What Fans Want from a Frieza Comeback
Fan expectations for a Frieza new anime are already diverging along familiar lines. Power-scaling obsessives want clearer benchmarks for how Golden Frieza stacks against current Goku and Vegeta, especially given later forms like Ultra Instinct. Story-focused viewers are more concerned with when this remake is set and how much new material it adds. Because the Beerus and Resurrection ‘F’ stories are foundational to Dragon Ball Super continuity, many fans hope for expanded lore: more time with Frieza’s army, richer insight into how he perceives gods like Beerus, or even foreshadowing for arcs such as Tournament of Power. Others mainly want refined pacing and updated choreography, not radical changes.
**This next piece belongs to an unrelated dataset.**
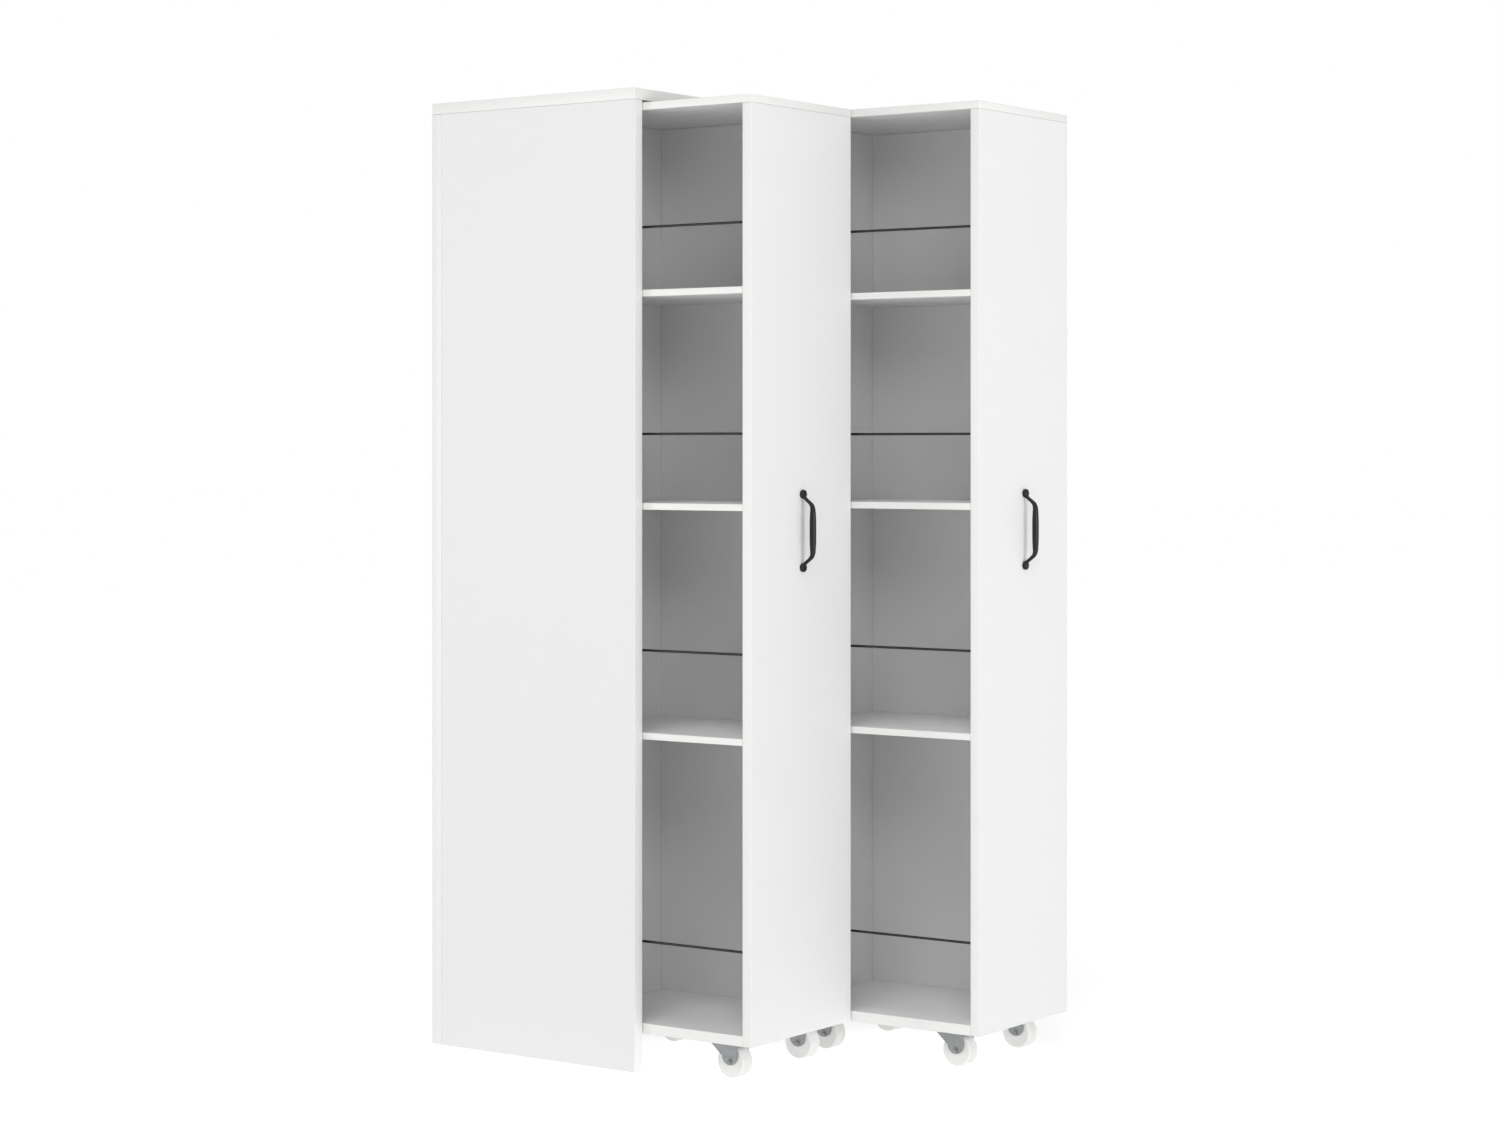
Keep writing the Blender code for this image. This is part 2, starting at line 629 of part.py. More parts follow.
def add_handle(prefix, shared, boards, tower):
    """The bow handle on the front panel, held by two screws from inside."""
    handle = add_object(f"{prefix}_handle", shared["handle"], BLACK_METAL, tower)
    handle.location = (TOWER_WIDTH / 2, 0, HANDLE_HEIGHT)
    holes = []
    for end, side in (("lower", -1), ("upper", 1)):
        z = HANDLE_HEIGHT + side * HANDLE_SPACING / 2
        screw = add_object(f"{prefix}_handle_screw_{end}", shared["handle_screw"], ZINC_STEEL, tower)
        screw.location = (TOWER_WIDTH / 2, 0, z)
        middle = Vector((TOWER_WIDTH / 2, TOWER_FRONT_T / 2, z))
        holes.append((middle, "Y", HANDLE_SCREW_DIAMETER + 2 * FIT_GAP, TOWER_FRONT_T + 2 * CUT_OVERRUN))
    drill(boards["front"], holes, SCREW_SHANK_SIDES, tower)


def caster_places():
    """The four casters: a short name, and the place of the wheel's middle across and along the tower."""
    left = CASTER_FROM_SIDE
    right = TOWER_WIDTH - CASTER_FROM_SIDE
    front = CASTER_FROM_FRONT
    rear = TOWER_DEPTH - CASTER_FROM_REAR
    return (("fl", left, front), ("fr", right, front), ("rl", left, rear), ("rr", right, rear))


def add_casters(prefix, shared, boards, tower):
    """Four fixed casters screwed under the bottom board, each with a wheel on its own axle bolt."""
    axle_z = -AXLE_DROP
    screw_holes = []
    for corner, x, y in caster_places():
        fork = add_object(f"{prefix}_caster_fork_{corner}", shared["fork"], ZINC_STEEL, tower)
        wheel = add_object(f"{prefix}_wheel_{corner}", shared["wheel"], WHEEL_PLASTIC, tower)
        axle = add_object(f"{prefix}_axle_{corner}", shared["axle"], ZINC_STEEL, tower)
        for piece in (fork, wheel, axle):
            piece.location = (x, y, axle_z)
        wheel.rotation_euler = (0, radians(90), 0)
        for dx, dy in plate_screw_places():
            mouth = (x + dx, y + dy, 0)
            screw_holes.append(hole_from(mouth, "Z", 1, CASTER_SCREW_DIAMETER, CASTER_SCREW_GRIP + FIT_GAP))
    drill(boards["bottom"], screw_holes, SCREW_SHANK_SIDES, tower)


def build_tower(number, pulled_out, shared):
    """One tower about its own left front lower corner, rolled out of the housing by pulled_out."""
    prefix = f"tower_{number}"
    left = -HOUSING_WIDTH / 2 + HOUSING_SIDE_T + SIDE_CLEARANCE + (number - 1) * (TOWER_WIDTH + TOWER_SPACING)
    tower = add_empty(f"{prefix}_origin", (left, HOUSING_FRONT_Y - pulled_out, CASTER_HEIGHT))
    boards = add_tower_boards(prefix, tower)
    shelves = add_shelves(prefix, tower)
    add_guard_rods(prefix, boards, tower)
    join_boards(boards, shelves, tower)
    add_handle(prefix, shared, boards, tower)
    add_casters(prefix, shared, boards, tower)


def build_all():
    shared = {
        "handle": handle_mesh(),
        "handle_screw": handle_screw_mesh(),
        "fork": fork_mesh(),
        "wheel": wheel_mesh(),
        "axle": axle_mesh(),
    }
    build_housing()
    for number, pulled_out in enumerate(PULLED_OUT, 1):
        build_tower(number, pulled_out, shared)


build_all()
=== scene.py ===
"""Rolling storage tower: finished surfaces, light and camera, as a Blender add-on that is run as a script.

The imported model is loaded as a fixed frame. Each of its pieces is stood for by a surface that is worked out
with numpy where the frame says. Units are metres, +Z is up, and -Y is the front, the way the towers roll
out.
"""
import json

import bmesh
import bpy
import numpy as np
from bpy.props import FloatProperty, FloatVectorProperty, PointerProperty
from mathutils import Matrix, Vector

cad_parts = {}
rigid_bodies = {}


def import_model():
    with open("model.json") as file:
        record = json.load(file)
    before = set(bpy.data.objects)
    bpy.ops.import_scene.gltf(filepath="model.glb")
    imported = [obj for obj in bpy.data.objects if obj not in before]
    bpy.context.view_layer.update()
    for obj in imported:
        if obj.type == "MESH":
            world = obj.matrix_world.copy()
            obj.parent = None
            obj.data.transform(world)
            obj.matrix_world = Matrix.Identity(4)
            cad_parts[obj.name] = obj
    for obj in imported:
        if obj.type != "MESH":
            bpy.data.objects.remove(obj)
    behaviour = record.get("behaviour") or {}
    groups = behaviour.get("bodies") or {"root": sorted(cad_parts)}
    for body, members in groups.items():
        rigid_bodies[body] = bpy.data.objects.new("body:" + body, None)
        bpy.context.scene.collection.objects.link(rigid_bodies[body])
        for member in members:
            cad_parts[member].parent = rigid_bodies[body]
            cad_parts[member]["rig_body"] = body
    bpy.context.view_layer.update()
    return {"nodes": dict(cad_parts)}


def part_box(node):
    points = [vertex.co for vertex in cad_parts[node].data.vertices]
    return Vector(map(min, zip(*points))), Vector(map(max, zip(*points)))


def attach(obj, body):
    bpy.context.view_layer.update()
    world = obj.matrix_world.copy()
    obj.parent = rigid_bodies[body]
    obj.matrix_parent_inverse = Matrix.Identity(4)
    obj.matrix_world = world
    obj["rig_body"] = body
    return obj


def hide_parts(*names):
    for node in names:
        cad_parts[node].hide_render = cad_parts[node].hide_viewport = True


bl_info = {
    "name": "Rolling Storage Tower",
    "version": (1, 0, 0),
    "blender": (4, 5, 0),
    "location": "View3D > Sidebar > Storage Tower",
    "description": "Finishes the boards, guard rods, handles and casters of a rolling storage tower",
    "category": "Object",
}

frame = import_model()

MM = 0.001
TOWERS = ("tower_1", "tower_2")
CASTER_CORNERS = ("fl", "fr", "rl", "rr")
ROD_NUMBERS = (1, 2, 3, 4)

# The boards, with how far their hidden dowels stand out past a board's low and high corner. A board's
# surface leaves its dowels out
HOUSING_DOWEL = 14 * MM
TOWER_DOWEL = 10 * MM
NO_DOWELS = ((0, 0, 0), (0, 0, 0))
REAR_AND_UPPER_DOWELS = ((0, 0, 0), (0, HOUSING_DOWEL, HOUSING_DOWEL))
FRONT_AND_REAR_DOWELS = ((0, TOWER_DOWEL, 0), (0, TOWER_DOWEL, 0))
UPPER_DOWELS = ((0, 0, 0), (0, 0, TOWER_DOWEL))
HOUSING_BOARDS = {
    "left_panel": REAR_AND_UPPER_DOWELS,
    "right_panel": REAR_AND_UPPER_DOWELS,
    "top_board": NO_DOWELS,
    "back_panel": NO_DOWELS,
}
TOWER_BOARDS = {
    "top_board": NO_DOWELS,
    "bottom_board": FRONT_AND_REAR_DOWELS,
    "front_panel": UPPER_DOWELS,
    "rear_panel": UPPER_DOWELS,
    "side_panel": FRONT_AND_REAR_DOWELS,
    "shelf_1": FRONT_AND_REAR_DOWELS,
    "shelf_2": FRONT_AND_REAR_DOWELS,
    "shelf_3": FRONT_AND_REAR_DOWELS,
}

# The least radius of a corner that is drawn in, the angle past which an edge shows sharp, and how finely
# the round shapes are drawn
SMALLEST_RADIUS = 0.05 * MM
SHARP_DEGREES = 38
EDGE_STEPS = 4
CORNER_STEPS = 4
WHEEL_SIDES = 96
ROD_SIDES = 24
BAR_SIDES = 32
FOOT_SIDES = 48
SCREW_SIDES = 40
AXLE_SIDES = 48
PATH_STEPS = 8
CHEEK_ROWS = 40
CHEEK_COLUMNS = 24

# A turned or round shape lies along one axis: which of its across, up and along values go to X, Y and Z
AXIS_ORDER = {"X": (2, 0, 1), "Y": (0, 2, 1), "Z": (0, 1, 2)}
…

The tightrope for the producers is balancing anime nostalgia with genuine surprises. If the Frieza series only replays the movie beat for beat, audiences may tune out; if it reshapes the arc too drastically, core memories could be alienated.
Avoiding Lazy Rehash in a Shonen Revival Trend
Dragon Ball’s Frieza project arrives amid a wider shonen revival trend, where classic arcs are remade, extended, or given epilogues to satisfy long-time fans. Other franchises are adding extra manga pages or new endings to smooth abrupt conclusions, reflecting demand for closure and richer context rather than simple repetition. For Dragon Ball Super, that means a Resurrection ‘F’ remake cannot rely solely on sharper visuals and remastered fights. To avoid feeling like a lazy rehash, the series needs stronger character throughlines, better integration with later Dragon Ball Super arcs, and possibly new scenes that highlight how the cast has grown. Small additions—like more screen time for secondary fighters or clearer stakes around Frieza’s resurrection—could make the arc feel essential rather than optional. Done right, this Frieza comeback can prove that revisiting old material doesn’t have to be regressive; it can be the launchpad for the franchise’s next phase.